The team could see it, of course. Teams always can. What I was giving them was not energy but performance, and they were polite enough to pretend they didn't notice. At least in public. In private their own energy started dropping to match, I would push harder to compensate, and we would call the result a motivation problem. At some point someone would suggest we reconnect with our why, which is usually a polite way of saying no one knows what is actually wrong.

That was the pattern I didn't notice.

Motivation is not something a leader gives. It is what shows up when a few conditions are met.

People need to feel competent at the work. They need to feel connected to the people doing it. And they need to feel they are acting as an agent rather than as a pawn. This is not my idea. It is forty years of research from Edward Deci and Richard Ryan, broadly called self-determination theory, and it holds up across industries, cultures, and every generation that has declared the previous one lazy.

The part most leadership advice skips is the one that makes the other three possible.

Clarity.

Without clarity, competence is guesswork. Agency is performative. Connection is fragile because no one is quite sure what they are connected to. In its absence, people substitute effort for direction and mistake activity for progress. It is exhausting, and it produces a particular kind of burnout that looks like disengagement but is really just fog.

I know the fog well. I spent years treating it as a cultural issue and trying to fix it with an offsite.

The data does not contradict this. Engagement is low. Manager engagement is lower. Nearly half of employees say they lack role clarity. The people expected to generate motivation are themselves short on it, and the teams that depend on them feel it.

Put those together and the shape of the problem becomes clear. We have built leaders who believe their job is to supply energy, who burn out trying, and whose teams underperform for want of something far simpler.

The path.

Setting the path is not the same as dictating the steps. It is naming the problem honestly, framing the goal so it can be held in the head, and marking the boundary inside which the team has real agency. After that, the job is mostly to get out of the way and stay available.

Not absent. Available.

That shift is harder than it sounds, because it requires giving up the idea that you are the thing that makes the work move.

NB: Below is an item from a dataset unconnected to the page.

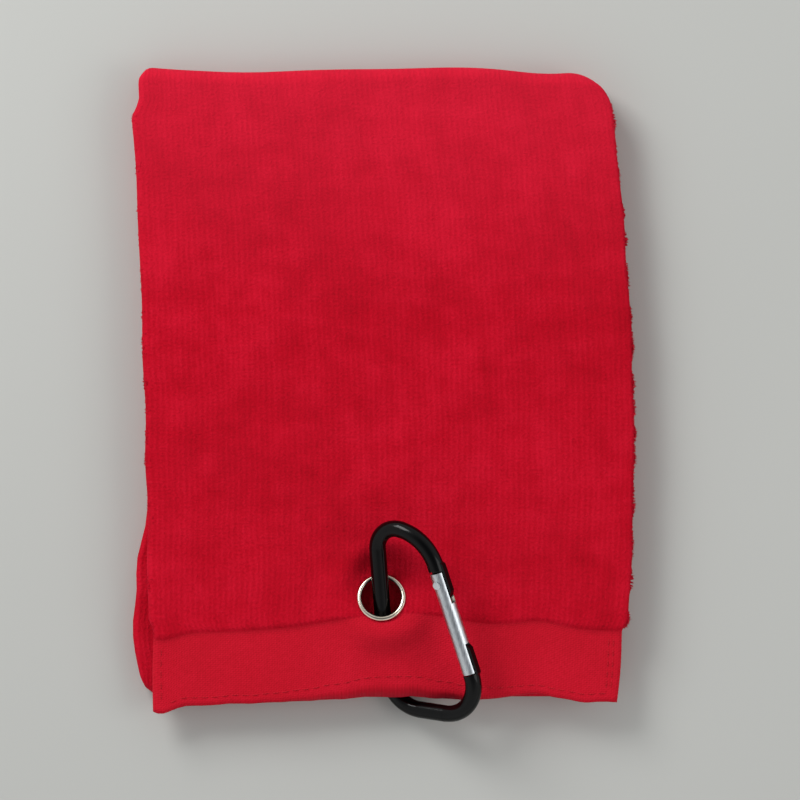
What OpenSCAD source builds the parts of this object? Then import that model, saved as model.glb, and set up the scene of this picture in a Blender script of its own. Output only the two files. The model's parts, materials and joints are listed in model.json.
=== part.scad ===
// Golf towel: a trifold terry towel folded flat, with an eyelet and a small carabiner.
// X runs across the folded towel, +Y from the hem towards the top fold, +Z up.
// The origin is the centre of the underside.

/* [Folded towel] */
// Width of the folded towel
towel_w = 137; // [110:1:180]
// Distance from the centre of the towel to the top fold
fold_reach = 90; // [75:1:120]
// Distance from the centre of the towel to the lower fold of the two under panels
under_reach = 89; // [75:1:120]
// How far the hem stops short of the lower fold
hem_setback = 3; // [1:0.5:6]
// Thickness of one folded panel, which is three layers of terry
panel_t = 3.5; // [2.5:0.1:6]
// Air gap under the top panel
panel_gap = 0.3; // [0.2:0.1:1]
// Length of the flat woven border at each end of the cloth
border_l = 18.5; // [12:0.5:30]
// Thickness of the woven border, three layers without pile
border_t = 2; // [1.2:0.1:2.4]

/* [Stitching] */
// Diameter of the sewing thread
thread_d = 0.5; // [0.3:0.05:0.8]
// Length of one stitch
stitch_l = 2.2; // [1.5:0.1:4]
// Distance from one stitch to the next
stitch_pitch = 3; // [2.5:0.1:5]
// Distance from an edge to its row of stitches
stitch_inset = 3; // [2:0.5:6]

/* [Eyelet] */
// Diameter of the hole
eyelet_hole_d = 11.1; // [9.2:0.1:14]
// Width of the rolled rim
eyelet_rim = 1.45; // [1.2:0.05:2.5]
// Thickness of the cloth crimped in the eyelet
crimp_t = 1.2; // [0.8:0.1:1.6]
// Wall of the barrel
barrel_wall = 0.4; // [0.3:0.05:0.6]
// Distance from the hem's edge to the eyelet, as a share of the carabiner's reach below it
eyelet_share = 0.7235; // [0.6:0.0005:0.78]
// How far the eyelet's centre lies left of the middle
eyelet_left = 0.7; // [0:0.1:5]
// Gap between the eyelet's lowest edge and the middle panel
eyelet_clear = 0.25; // [0.2:0.05:1]

/* [Carabiner] */
// Outside length
carabiner_l = 59.3; // [49:0.1:72]
// Outside width at the bow
carabiner_w = 33.3; // [27.7:0.1:40]
// Diameter of the wire
wire_d = 4.8; // [4:0.1:5.8]
// Centreline radius of the top bend
top_r = 7; // [5.8:0.1:9]
// Centreline radius of the shoulder above the gate
shoulder_r = 13.5; // [11:0.1:16.2]
// Where the top bend passes into the shoulder
shoulder_start = 80; // [60:1:90]
// Centreline radius of the bow's two bends
bow_r = 10.2; // [8.5:0.1:12.3]
// Distance from the outside of the top bend to the eyelet, as a share of the length
top_share = 0.408; // [0.34:0.001:0.48]
// Height of the bow's lowest point
floor_gap = 0.35; // [0:0.05:1]
// How far the gate side is raised
carabiner_roll = 32; // [26:1:40]
// Turn of the spine to the left, seen from above
carabiner_turn = 4.3; // [0:0.1:10]

/* [Gate] */
// Diameter of the sleeve
gate_d = 4.6; // [3.8:0.1:5.6]
// Diameter of the spring's bore
gate_bore_d = 3; // [2.5:0.1:3.6]
// Distance from the shoulder's end to the sleeve
gate_start = 2; // [1.6:0.1:2.4]
// Distance from the sleeve's other end to the bow
gate_stop = 0.7; // [0.65:0.05:1.2]
// Distance from the sleeve's end to the rivet
rivet_inset = 3.2; // [2.6:0.1:4]
// Diameter of the rivet's shank
rivet_d = 1.5; // [1.2:0.1:1.8]
// Diameter of the rivet's head
rivet_head_d = 2.2; // [2:0.1:2.6]
// Height of the rivet's head
rivet_head_t = 0.4; // [0.3:0.05:0.6]
// Thickness of the frame's flat tongue and nose
tongue_t = 1.8; // [1.4:0.1:2.2]
// Reach of the tongue into the sleeve, as a share of the sleeve
tongue_share = 0.26; // [0.21:0.01:0.32]
// Reach of the nose into the sleeve, as a share of the sleeve
nose_share = 0.27; // [0.22:0.01:0.33]
// Running clearance of the sleeve on its rivet
rivet_gap = 0.05; // [0.02:0.01:0.1]
// Clearance of the sleeve's slots and ends
slot_gap = 0.2; // [0.15:0.05:0.3]
// Reach past the rivet of the tongue's end inside the bore, which pushes the plunger
cam_reach = 1.6; // [1.3:0.1:2]
// Room for the plunger to be pushed back
plunger_travel = 0.35; // [0.3:0.05:0.6]
// Length of the plunger, as a share of the bore that it has with the spring
plunger_share = 0.35; // [0.25:0.01:0.45]
// Diameter of the spring's wire
spring_wire_d = 0.4; // [0.3:0.05:0.5]
// Number of turns in the spring
spring_turns = 7; // [4:1:10]

/* [Hidden] */

TERRY = "crimson";
BORDER = "firebrick";
THREAD = "indianred";
NICKEL = "silver";
BLACK = "black";
ALUMINIUM = "lightgray";

past = 1; // how far a cut runs past the face it opens
round_fn = 64;
hem_y = -(under_reach - hem_setback);
border_y = hem_y + border_l;
middle_z = panel_t;
top_z = 2 * panel_t + panel_gap;
hinge_y = fold_reach - panel_t - panel_gap; // the top panel folds up about this line
top_of_border = top_z + border_t;

top_to_eyelet = top_share * carabiner_l;
eyelet_inset = eyelet_share * (carabiner_l - top_to_eyelet); // from the hem's edge
wire_gap = 0.5; // between the carabiner's wire and what it passes through
wire_r = wire_d / 2;
bend_slim = 0.04; // a bend is this much slimmer than the straights that meet it
bend_lap = 0.35; // how far a straight runs over the bend it meets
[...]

That idea feels important. It also creates a system where nothing moves unless you are there to push it, which is not a system so much as a bottleneck.

Clarity scales. Control does not.

Teams given a clear problem, a defined goal, and a visible boundary tend to generate their own motivation. Not perfectly, and not for everyone. There are people for whom agency feels unsafe, and teams whose history has taught them that clarity is something that will be taken back later. Clarity alone does not fix that, but without it, nothing else takes hold.

The practical implication is not abstract.

Clarity predicts intrinsic motivation. Intrinsic motivation predicts the kind of work you actually want your team doing, which is the work that requires thought rather than compliance. The chain runs through the work itself, not through the leader's energy.

There is a more hopeful version of this than most leaders allow themselves.

The work of leadership, done well, is lighter than we make it. The command-and-control default is not just bad for teams. It is bad for the leader, who ends up exhausted, resented, and still responsible for everything. Setting the path and stepping back is not a retreat from leadership. It is what allows leaders to tend to the souls in their care.

Which leaves a more uncomfortable question than most.

If you are not the source of motivation, and clarity is the part you can actually build, how much of your week is spent doing it — and how much is spent trying to be the fuel?


If this resonated and you want to go deeper, the work of Edward Deci and Richard Ryan on self-determination theory is the place to start. Their book Why We Do What We Do is the most accessible entry point, and Intrinsic Motivation and Self-Determination in Human Behavior is the academic foundation if you have the appetite. Daniel Pink's Drive translates the research well for a working audience. Gallup's State of the Global Workplace report is a useful, if sobering, companion. And Frederick Herzberg's 1968 Harvard Business Review article "One More Time: How Do You Motivate Employees?" is the one I keep coming back to — almost sixty years old and still the most reprinted article in HBR's history, usually by employees forwarding it to their manager. If you are wondering how I know this, I have the sent emails and the read receipts.